For a list of population densities by country, go here.

Saturday, July 01, 2006

Running Out of Gas



When Jessica and I left Kenting, we were both glad to get moving again. Checking out of the hotel took longer than we had hoped, and we had a lot of ground to cover before night. In fact, I was hoping to get all the way back to Hsinchu--a hope that later turned out to be unrealistic.

I know I should have checked the gas gauge before we left Kenting. We even passed a couple of gas stations on the way, which should have reminded me to look down and see how much was left in the tank. But I didn't.

We were a few kilometers out of town, and I guess I was going a little slow, so Jessica said, "Jia yo," which is a phrase of encouragement which literally means, "add gas," as in "give it some gas". It is usually used to tell someone to "go". For example, in a competition you might shout to your favorite, "Jia yo!" in the hopes that it would make him or her speed up, do better, etc.
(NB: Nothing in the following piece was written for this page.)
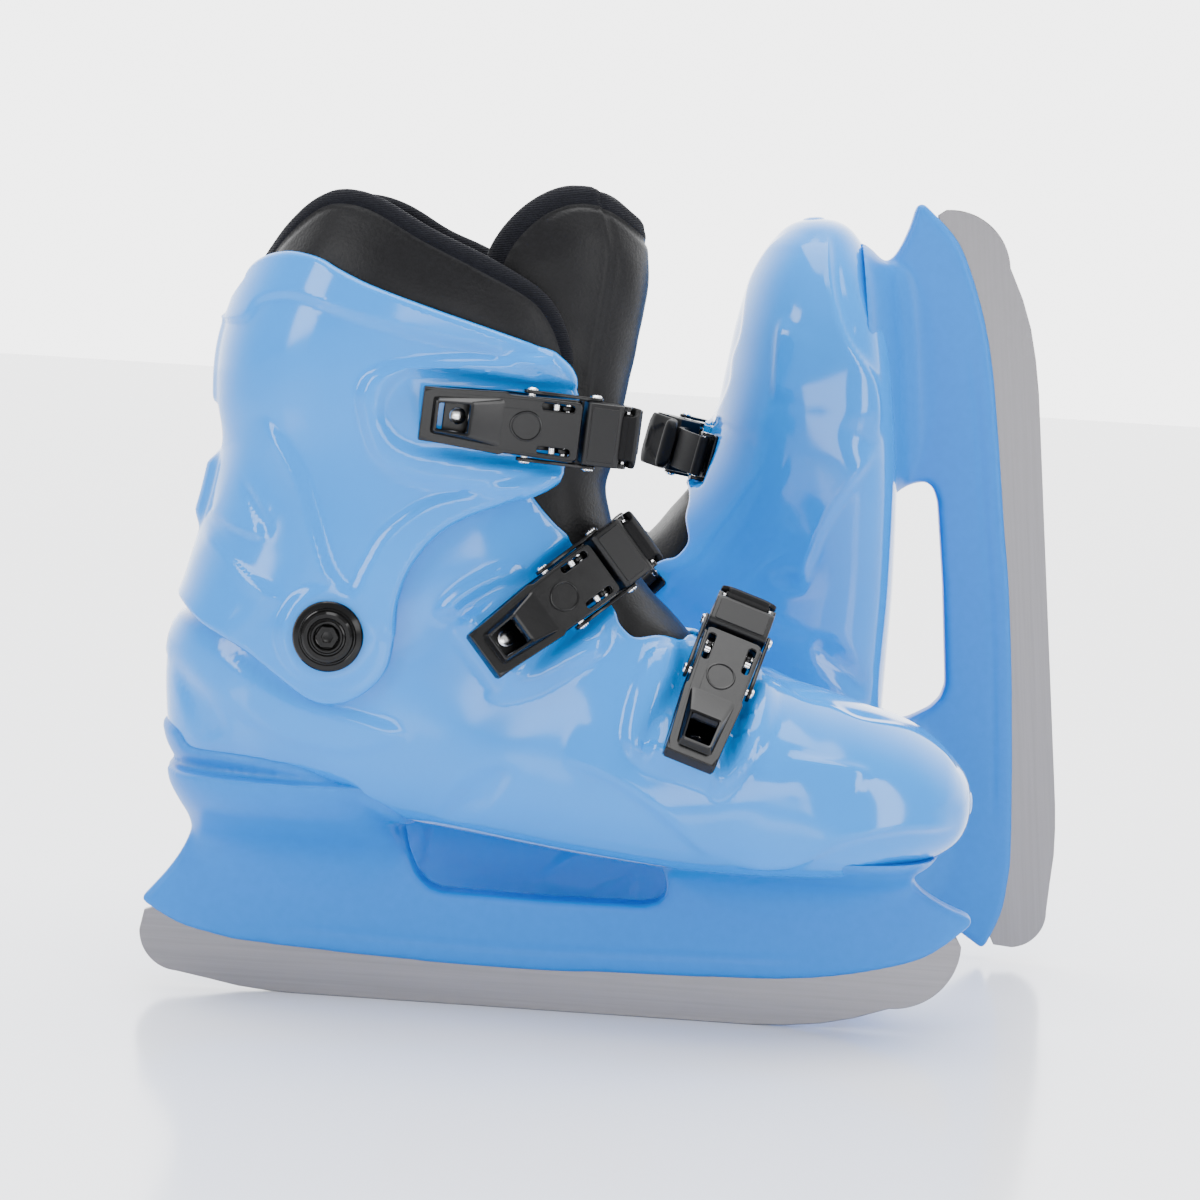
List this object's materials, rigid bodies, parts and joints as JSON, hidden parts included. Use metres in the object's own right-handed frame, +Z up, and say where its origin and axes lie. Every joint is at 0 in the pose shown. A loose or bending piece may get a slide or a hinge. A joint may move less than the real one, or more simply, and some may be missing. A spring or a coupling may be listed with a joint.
{
  "type": "pair of ice skates",
  "caption": "Pair of hard-shell ice skates with hinged cuffs, lever buckles, soft inner boots and steel blades; one stands, the other is tipped back on its heel.",
  "frame": {"origin": "the middle of the flat running edge of the right skate's blade, on the ice", "axes": "+X towards the right skate's toe, +Z up, +Y towards the left skate, so the right skate's outer side faces -Y"},
  "size_m": [0.354, 0.2758, 0.3092],
  "materials": {
    "shell_blue": "glossy moulded plastic",
    "holder_blue": "satin moulded plastic",
    "blade_steel": "ground stainless steel",
    "bright_steel": "bright steel fasteners",
    "cap_black": "glossy black plastic",
    "liner_leather": "fine-grained synthetic leather with a ribbed textile binding",
    "insole_felt": "needle felt",
    "buckle_steel": "black powder-coated steel",
    "link_steel": "black steel with bright rivet heads",
    "strap_plastic": "black nylon",
    "tab_rubber": "matt black rubbery plastic"
  },
  "bodies": {
    "right_boot": {"right_shell": "shell_blue", "right_blade_holder": "holder_blue", "right_blade": "blade_steel", "right_sole_rivets": "bright_steel", "right_pivot_caps": "cap_black", "right_pivot_nuts": "bright_steel", "right_liner_boot": "liner_leather", "right_tongue": "liner_leather", "right_insole": "insole_felt", "right_instep_buckle_base": "buckle_steel", "right_toe_buckle_base": "buckle_steel"},
    "right_cuff": {"right_cuff": "shell_blue", "right_liner_collar": "liner_leather", "right_tongue_top": "liner_leather", "right_cuff_buckle_base": "buckle_steel"},
    "right_cuff_lever": {"right_cuff_buckle_lever": "buckle_steel"},
    "right_cuff_links": {"right_cuff_buckle_links": "link_steel"},
    "right_cuff_strap": {"right_cuff_strap": "strap_plastic", "right_cuff_buckle_head": "buckle_steel"},
    "right_cuff_tab": {"right_cuff_buckle_tab": "tab_rubber"},
    "right_instep_lever": {"right_instep_buckle_lever": "buckle_steel"},
    "right_instep_links": {"right_instep_buckle_links": "link_steel"},
    "right_instep_strap": {"right_instep_strap": "strap_plastic", "right_instep_buckle_head": "buckle_steel"},
    "right_instep_tab": {"right_instep_buckle_tab": "tab_rubber"},
    "right_toe_lever": {"right_toe_buckle_lever": "buckle_steel"},
    "right_toe_links": {"right_toe_buckle_links": "link_steel"},
    "right_toe_strap": {"right_toe_strap": "strap_plastic", "right_toe_buckle_head": "buckle_steel"},
    "right_toe_tab": {"right_toe_buckle_tab": "tab_rubber"},
    "left_boot": {"left_shell": "shell_blue", "left_blade_holder": "holder_blue", "left_blade": "blade_steel", "left_sole_rivets": "bright_steel", "left_pivot_caps": "cap_black", "left_pivot_nuts": "bright_steel", "left_liner_boot": "liner_leather", "left_tongue": "liner_leather", "left_insole": "insole_felt", "left_instep_buckle_base": "buckle_steel", "left_toe_buckle_base": "buckle_steel"},
    "left_cuff": {"left_cuff": "shell_blue", "left_liner_collar": "liner_leather", "left_tongue_top": "liner_leather", "left_cuff_buckle_base": "buckle_steel"},
    "left_cuff_lever": {"left_cuff_buckle_lever": "buckle_steel"},
    "left_cuff_links": {"left_cuff_buckle_links": "link_steel"},
    "left_cuff_strap": {"left_cuff_strap": "strap_plastic", "left_cuff_buckle_head": "buckle_steel"},
    "left_cuff_tab": {"left_cuff_buckle_tab": "tab_rubber"},
    "left_instep_lever": {"left_instep_buckle_lever": "buckle_steel"},
    "left_instep_links": {"left_instep_buckle_links": "link_steel"},
    "left_instep_strap": {"left_instep_strap": "strap_plastic", "left_instep_buckle_head": "buckle_steel"},
    "left_instep_tab": {"left_instep_buckle_tab": "tab_rubber"},
    "left_toe_lever": {"left_toe_buckle_lever": "buckle_steel"},
    "left_toe_links": {"left_toe_buckle_links": "link_steel"},
    "left_toe_strap": {"left_toe_strap": "strap_plastic", "left_toe_buckle_head": "buckle_steel"},
    "left_toe_tab": {"left_toe_buckle_tab": "tab_rubber"}
  },
  "joints": [
    {"name": "left_skate_lift", "type": "slide", "parent": "right_boot", "child": "left_boot", "axis": [0, 0, 1], "range_m": [0, 0.35]},
    {"name": "right_cuff_flex", "type": "hinge", "parent": "right_boot", "child": "right_cuff", "pos_m": [-0.082, 0, 0.141], "axis": [0, 1, 0], "range_deg": [-2, 4]},
    {"name": "right_cuff_lever_hinge", "type": "hinge", "parent": "right_cuff", "child": "right_cuff_lever", "pos_m": [-0.002, -0.0505, 0.219], "axis": [0.0698, 0, 0.9976], "range_deg": [0, 120]},
    {"name": "right_cuff_links_hinge", "type": "hinge", "parent": "right_cuff_lever", "child": "right_cuff_links", "pos_m": [-0.01541, -0.05194, 0.21994], "axis": [-0.0698, 0, -0.9976], "range_deg": [0, 81.4]},
    {"name": "right_cuff_strap_hinge", "type": "hinge", "parent": "right_cuff", "child": "right_cuff_strap", "pos_m": [-0.01167, 0.04866, 0.21968], "axis": [0.0698, 0, 0.9976], "range_deg": [0, 9.2]},
    {"name": "right_cuff_tab_hinge", "type": "hinge", "parent": "right_cuff_strap", "child": "right_cuff_tab", "pos_m": [0.01866, -0.04947, 0.21755], "axis": [-0.0698, 0, -0.9976], "range_deg": [0, 35], "stiffness_Nm_per_rad": 0.002},
    {"name": "right_instep_lever_hinge", "type": "hinge", "parent": "right_boot", "child": "right_instep_lever", "pos_m": [0.0095, -0.037, 0.1675], "axis": [-0.6334, 0, 0.7738], "range_deg": [0, 120]},
    {"name": "right_instep_links_hinge", "type": "hinge", "parent": "right_instep_lever", "child": "right_instep_links", "pos_m": [-0.00023, -0.04198, 0.15954], "axis": [0.6334, 0, -0.7738], "range_deg": [0, 94.8]},
    {"name": "right_instep_strap_hinge", "type": "hinge", "parent": "right_boot", "child": "right_instep_strap", "pos_m": [0.0082, 0.03736, 0.16643], "axis": [-0.6334, 0, 0.7738], "range_deg": [0, 15]},
    {"name": "right_instep_tab_hinge", "type": "hinge", "parent": "right_instep_strap", "child": "right_instep_tab", "pos_m": [0.02473, -0.03047, 0.17997], "axis": [0.6334, 0, -0.7738], "range_deg": [0, 35], "stiffness_Nm_per_rad": 0.002},
    {"name": "right_toe_lever_hinge", "type": "hinge", "parent": "right_boot", "child": "right_toe_lever", "pos_m": [0.06, -0.03, 0.1425], "axis": [-0.9483, 0, 0.3173], "range_deg": [0, 120]},
    {"name": "right_toe_links_hinge", "type": "hinge", "parent": "right_toe_lever", "child": "right_toe_links", "pos_m": [0.05665, -0.03844, 0.13248], "axis": [0.9483, 0, -0.3173], "range_deg": [0, 101.7]},
    {"name": "right_toe_strap_hinge", "type": "hinge", "parent": "right_boot", "child": "right_toe_strap", "pos_m": [0.05901, 0.01966, 0.13953], "axis": [-0.9483, 0, 0.3173], "range_deg": [0, 25.6]},
    {"name": "right_toe_tab_hinge", "type": "hinge", "parent": "right_toe_strap", "child": "right_toe_tab", "pos_m": [0.06537, -0.018, 0.15854], "axis": [0.9483, 0, -0.3173], "range_deg": [0, 35], "stiffness_Nm_per_rad": 0.002},
    {"name": "left_cuff_flex", "type": "hinge", "parent": "left_boot", "child": "left_cuff", "pos_m": [0.05859, 0.145, 0.06256], "axis": [0, 1, 0], "range_deg": [-2, 4]},
    {"name": "left_cuff_lever_hinge", "type": "hinge", "parent": "left_cuff", "child": "left_cuff_lever", "pos_m": [-0.02797, 0.1955, 0.13322], "axis": [0.999, 0, 0.0436], "range_deg": [0, 120]},
    {"name": "left_cuff_links_hinge", "type": "hinge", "parent": "left_cuff_lever", "child": "left_cuff_links", "pos_m": [-0.02738, 0.19694, 0.11979], "axis": [-0.999, 0, -0.0436], "range_deg": [0, 81.4]},
    {"name": "left_cuff_strap_hinge", "type": "hinge", "parent": "left_cuff", "child": "left_cuff_strap", "pos_m": [-0.02754, 0.09634, 0.12353], "axis": [0.999, 0, 0.0436], "range_deg": [0, 9.2]},
    {"name": "left_cuff_tab_hinge", "type": "hinge", "parent": "left_cuff_strap", "child": "left_cuff_tab", "pos_m": [-0.02887, 0.19447, 0.15391], "axis": [-0.999, 0, -0.0436], "range_deg": [0, 35], "stiffness_Nm_per_rad": 0.002},
    {"name": "left_instep_lever_hinge", "type": "hinge", "parent": "left_boot", "child": "left_instep_lever", "pos_m": [0.0219, 0.182, 0.15048], "axis": [0.6972, 0, 0.7169], "range_deg": [0, 120]},
    {"name": "left_instep_links_hinge", "type": "hinge", "parent": "left_instep_lever", "child": "left_instep_links", "pos_m": [0.03092, 0.18698, 0.14171], "axis": [-0.6972, 0, -0.7169], "range_deg": [0, 94.8]},
    {"name": "left_instep_strap_hinge", "type": "hinge", "parent": "left_boot", "child": "left_instep_strap", "pos_m": [0.02311, 0.10764, 0.1493], "axis": [0.6972, 0, 0.7169], "range_deg": [0, 15]},
    {"name": "left_instep_tab_hinge", "type": "hinge", "parent": "left_instep_strap", "child": "left_instep_tab", "pos_m": [0.00779, 0.17547, 0.1642], "axis": [-0.6972, 0, -0.7169], "range_deg": [0, 35], "stiffness_Nm_per_rad": 0.002},
    {"name": "left_toe_lever_hinge", "type": "hinge", "parent": "left_boot", "child": "left_toe_lever", "pos_m": [0.04102, 0.175, 0.20348], "axis": [0.2079, 0, 0.9781], "range_deg": [0, 120]},
    {"name": "left_toe_links_hinge", "type": "hinge", "parent": "left_toe_lever", "child": "left_toe_links", "pos_m": [0.05136, 0.18344, 0.20129], "axis": [-0.2079, 0, -0.9781], "range_deg": [0, 101.7]},
    {"name": "left_toe_strap_hinge", "type": "hinge", "parent": "left_boot", "child": "left_toe_strap", "pos_m": [0.04409, 0.12534, 0.20283], "axis": [0.2079, 0, 0.9781], "range_deg": [0, 25.6]},
    {"name": "left_toe_tab_hinge", "type": "hinge", "parent": "left_toe_strap", "child": "left_toe_tab", "pos_m": [0.02448, 0.163, 0.207], "axis": [-0.2079, 0, -0.9781], "range_deg": [0, 35], "stiffness_Nm_per_rad": 0.002}
  ],
  "couplings": [
    {"joint": "right_cuff_links_hinge", "follows": "right_cuff_lever_hinge", "ratio": 0.6742},
    {"joint": "right_cuff_strap_hinge", "follows": "right_cuff_lever_hinge", "ratio": 0.07258},
    {"joint": "right_instep_links_hinge", "follows": "right_instep_lever_hinge", "ratio": 0.78598},
    {"joint": "right_instep_strap_hinge", "follows": "right_instep_lever_hinge", "ratio": 0.12058},
    {"joint": "right_toe_links_hinge", "follows": "right_toe_lever_hinge", "ratio": 0.84357},
    {"joint": "right_toe_strap_hinge", "follows": "right_toe_lever_hinge", "ratio": 0.20925},
    {"joint": "left_cuff_links_hinge", "follows": "left_cuff_lever_hinge", "ratio": 0.6742},
    {"joint": "left_cuff_strap_hinge", "follows": "left_cuff_lever_hinge", "ratio": 0.07258},
    {"joint": "left_instep_links_hinge", "follows": "left_instep_lever_hinge", "ratio": 0.78598},
    {"joint": "left_instep_strap_hinge", "follows": "left_instep_lever_hinge", "ratio": 0.12058},
    {"joint": "left_toe_links_hinge", "follows": "left_toe_lever_hinge", "ratio": 0.84357},
    {"joint": "left_toe_strap_hinge", "follows": "left_toe_lever_hinge", "ratio": 0.20925}
  ]
}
Well, apparently I was driving a little too slowly. The road was wide and visibility was good. Plus there was a beautiful view of the ocean. I guess I was just taking it easy and enjoying the scenery. Anyway, when Jessica said, "jia yo," I believe she meant it as an encouragement to speed up. I took it as, "add gas," and I looked down at the gauge to see that the needle was deep in the red zone.

We ended up making it to the edge of the next town (Man Jiu) before we ran out of gas. I pushed for a while, but it was hotter than Satan's codpiece, so we stopped and flagged a group of young folk on scooters. They went and bought us some gas while I enjoyed a cold beverage.